Masters in CS? - Dilpil

Is getting a Masters in CS worth it?  What if you have a BS in CS?  What if you have a BS in Math or Engineering?
======
funkymonkey
Define "worth it"? Do you mean will it make you more money in the long run?
Probably not. It does have some advantages, depending on the career path you
choose. The opportunity cost of staying in school for another 2 years while
your friends are in the work force, gaining experience and making contacts,
should not be taken lightly.

Here's my experience:

I have a BS in Software Engineering, and an MS in Computer Science.
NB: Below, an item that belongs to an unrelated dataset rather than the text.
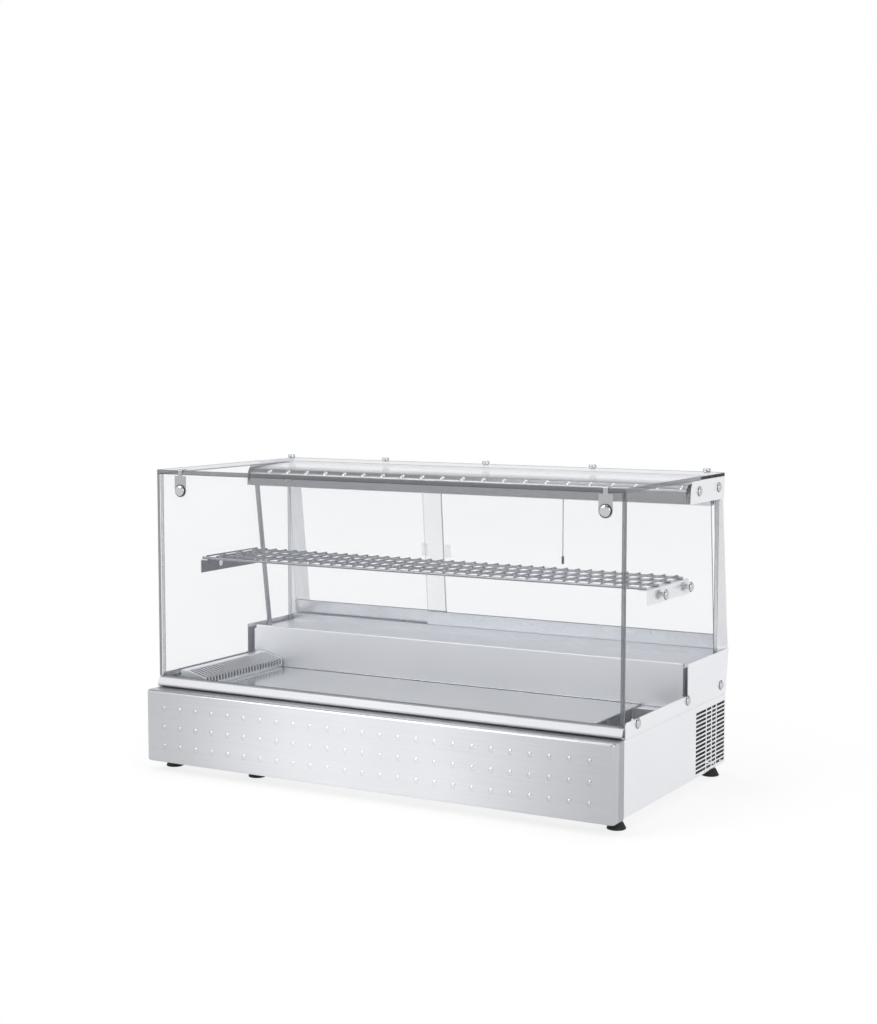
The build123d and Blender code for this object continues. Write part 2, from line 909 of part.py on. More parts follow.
def door(x_low, x_high, number, pull_x):
    """Pane, bottom rail with two glides, and pull, in the plane of track 0 or 1."""
    lift = 2.5
    base = Plane(
        origin=(0, at(door_track_depth + number * door_track_spacing), z_ledge + lift),
        x_dir=(1, 0, 0),
        z_dir=(0, -cos(radians(door_tilt)), -sin(radians(door_tilt))),
    )
    rail_low = track_height - lift + 1.5
    glass_low = rail_low + 9
    reach = (z_header - z_ledge - lift - 4) / cos(radians(door_tilt))
    pane = leaning_block(base, x_low, x_high, door_glass_thickness, 0, glass_low, reach)
    rail_top = rail_low + door_rail_height
    rail = leaning_block(base, x_low, x_high, door_rail_thickness, 0, rail_low, rail_top)
    rail -= leaning_block(base, x_low, x_high, door_glass_thickness, 0, glass_low, reach)
    glides = []
    glide_length = 40.0
    for x in (x_low + glide_length, x_high - 2 * glide_length):
        glides.append(leaning_block(base, x, x + glide_length, 3, 0, 0, rail_low))
    pull_width, pull_height, pull_depth = pull_size
    depth_shift = (door_glass_thickness + pull_depth) / 2
    pull_low = (shelf_height - 10 - z_ledge) / cos(radians(door_tilt))
    pull = leaning_block(
        base,
        pull_x - pull_width / 2,
        pull_x + pull_width / 2,
        pull_depth,
        depth_shift,
        pull_low,
        pull_low + pull_height,
    )
    pull = chamfer(pull.edges().filter_by(Axis.X).sort_by(Axis.Y)[-2:], 1.5)
    return pane, [rail, *glides], pull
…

The MS
helped to open doors for me right out of school, but most of the companies
that I targeted had staffs where MS and PhD were the norm. Also, I had a very
focused specialty during my MS (mobile development), and this helped me land a
great first gig out of school. If you do the MS route, I recommend finding
something that you can truly focus on during that time.

------
qhoxie
The answer to this question almost completely hinges on what _you want_ for
yourself. What are your career goals? What is your current education? Do you
feel any educational deficiency or are you comfortable with your status? Do
you have the financial means currently?

------
byoung2
From my experience, it won't help you get a job...I've personally seen
candidates with masters' degrees in CS get turned down in favor of self-taught
programmers at a large profitable internet company.